Vatican orders probe into allegations against Austrian bishop

The archbishop of Salzburg said in a statement on Thursday that the Vatican has tasked him with leading an investigation into allegations of financial and personal misconduct against another Austrian bishop.

Vatican orders probe into allegations against Austrian bishop
Klagenfurt Cathedral. Photo: Johann Jaritz

The allegations concern Alois Schwarz, the current bishop of St.

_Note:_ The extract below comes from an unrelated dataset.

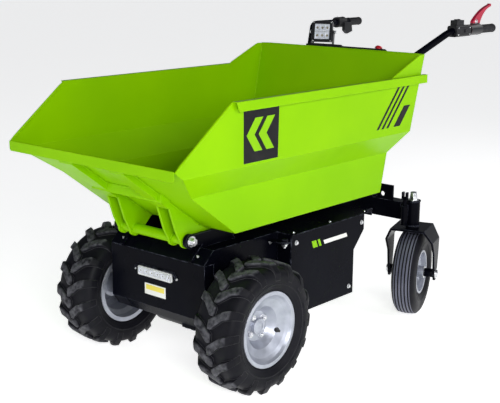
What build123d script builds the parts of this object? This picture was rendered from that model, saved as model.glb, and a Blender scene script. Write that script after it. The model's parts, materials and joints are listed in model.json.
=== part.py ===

Poelten, but relate to his time as bishop of Gurk-Klagenfurt, in southern Austria, a post he held from 2001 until earlier this year.

On Tuesday high-ranking church officials in the Gurk-Klagenfurt diocese called a press conference where they laid out a series of allegations against Schwarz, principally of overseeing financial mismanagement that left the diocese with millions of euros in losses.

In addition, they said that Schwarz's relationship with a female director of a church educational institution had led to “gossip, rumour and speculation” and had clouded his judgement.

The officials said Schwarz's lifestyle had “left him open to blackmail as regards his requirement to be celibate”.

Schwarz denies all wrongdoing, saying on Thursday that he welcomed the prospect of an investigation and would do his utmost to cooperate.

Responding specifically to the suspicion that he may not have stayed celibate, Schwarz said: “That's an allegation I won't put up with”.

“I have always acted in accordance with the rules of the church,” he told the ORF radio station.

The archbishop of Salzburg, Franz Lackner said he would begin the church's investigations in mid-January and that he hoped to “restore faith in the shepherds” among churchgoers.

According to local media reports, the last time the Austrian church was subject to such measures was in 2004, when a seminary was closed over allegations of widespread sexual misconduct, including possession of child pornography.